Up at first light, throat so raw I head to the office to see if they sell any lozenges. Fuel up on some bad coffee and then we’re off to the Trails Museum. Nice museum. Brand spanking new. Full of all sorts of interactive exhibits for the kiddies. We ride a covered wagon across a bumpy river complete with simulated pneumatic bumps and drops courtesy of a woman holding a joystick.

 

The main film, a panorama including mannequins from different periods of time, all fellow travelers, also featured an excerpt from Patty Bartlett Sessions’ diary. She’s the famous Mormon midwife and a fourth great aunt of mine.

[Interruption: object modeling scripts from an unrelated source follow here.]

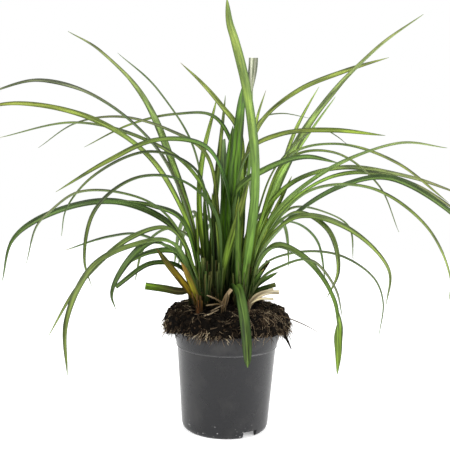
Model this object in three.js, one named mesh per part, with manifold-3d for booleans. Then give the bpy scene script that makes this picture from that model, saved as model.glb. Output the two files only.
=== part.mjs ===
// Carex sedge in its nursery pot. Millimetres, +Z up, origin at the middle of the pot's underside.
// The plant is a tussock of leafy shoots. Each shoot is one solid: a short sheathed stem in a hole
// in the soil, with its leaves fused to it. Directions are in degrees, counted from +X towards +Y.
import * as THREE from "three";
import { mergeVertices } from "three/addons/utils/BufferGeometryUtils.js";
import Module from "manifold-3d";

// ---- Driving dimensions ----
const POT_HEIGHT = 105;
const RIM_RADIUS = 55.5; // an 11 cm pot
const STEP_HEIGHT = 83.5; // the stacking band starts here
const STEP_RADIUS = 49.1;
const FOOT_RADIUS = 43;
const WALL = 1.3;
const FLOOR_TOP = 8.5;
const FLOOR_RECESS = 7; // the floor's underside between the centre foot and the foot ring
const CENTRE_FOOT_RADIUS = 9;
const FOOT_RING = [38.6, 40.4]; // inner and outer radius of the ring that touches the ground
const POT_SIDES = 48;
const DRAIN_HOLES = { count: 6, radius: 4, at: 23 };
const WALL_SLOTS = { bearings: [306, 126], width: 16, height: 6.6 };

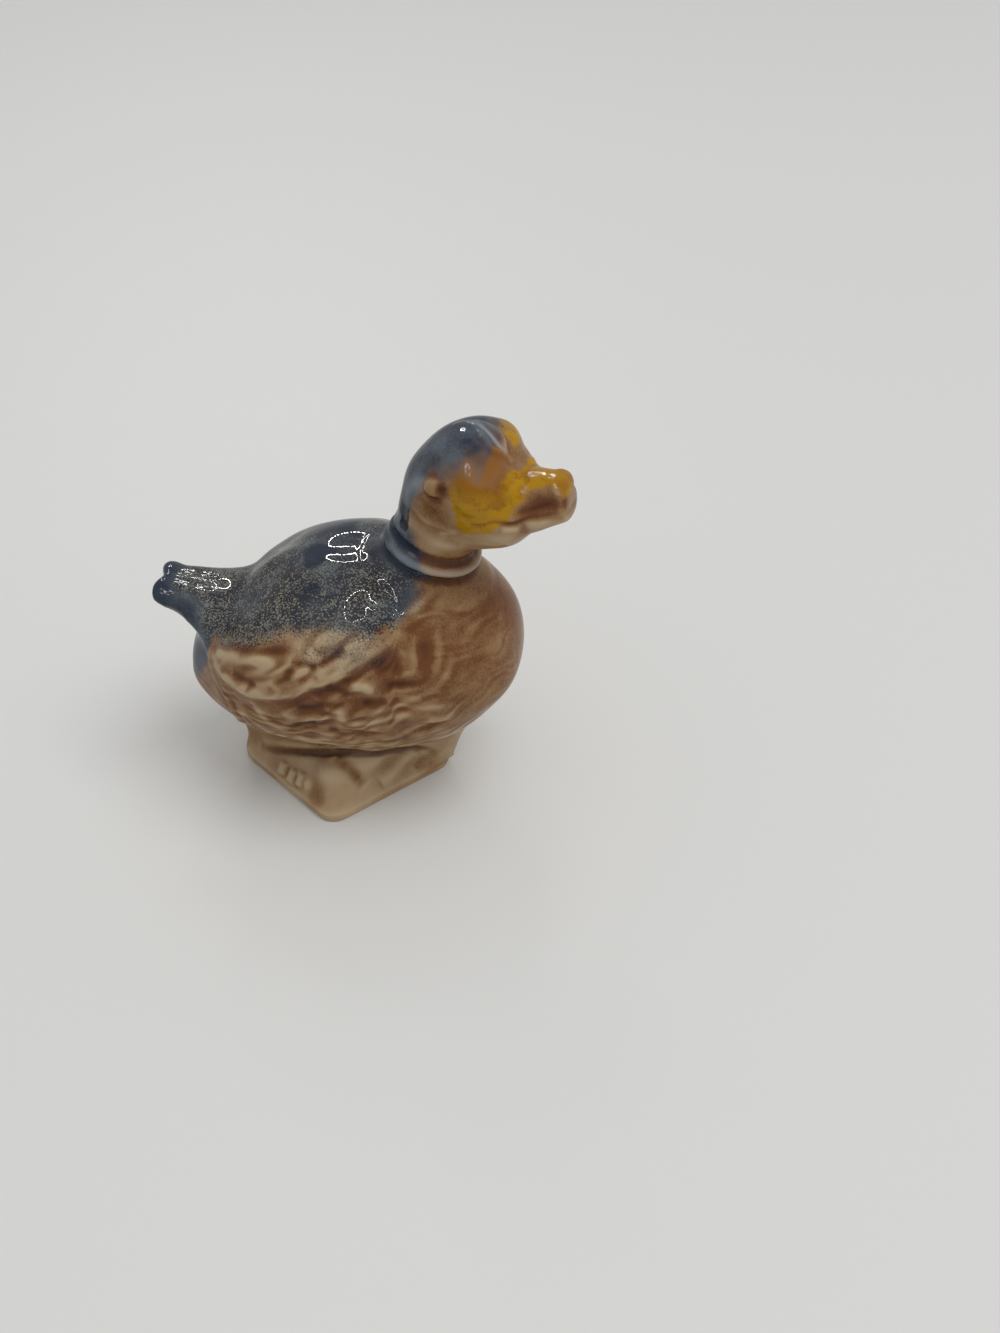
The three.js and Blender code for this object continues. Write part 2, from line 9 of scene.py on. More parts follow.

Sweet Sweetwater, we’re on the Mormon Trail!

Skies of Wyoming


My favorite part of Wyoming isn’t the mythical 6% beer or even M80s as big as your fist that can take your fist right off (or get you a slap on the wrist); though, surely, these were the reasons we travelled to Evanston as teens.

No, now I think it’s all about the clouds.

Call me a poet if you must, but there’s an unmatched beauty in these patches of uninterrupted cumulus and nimbus set in motion against a mostly flat and largely monotonous landscape. Is there any better way to while away your drive across this starched terrain than by searching the clouds for characters and faces? Lookie here, a swan! Over there, looks like Bart Simpson! And you have to stare fast, too, because we’re moving quickly and the clouds, they’re also constantly changing.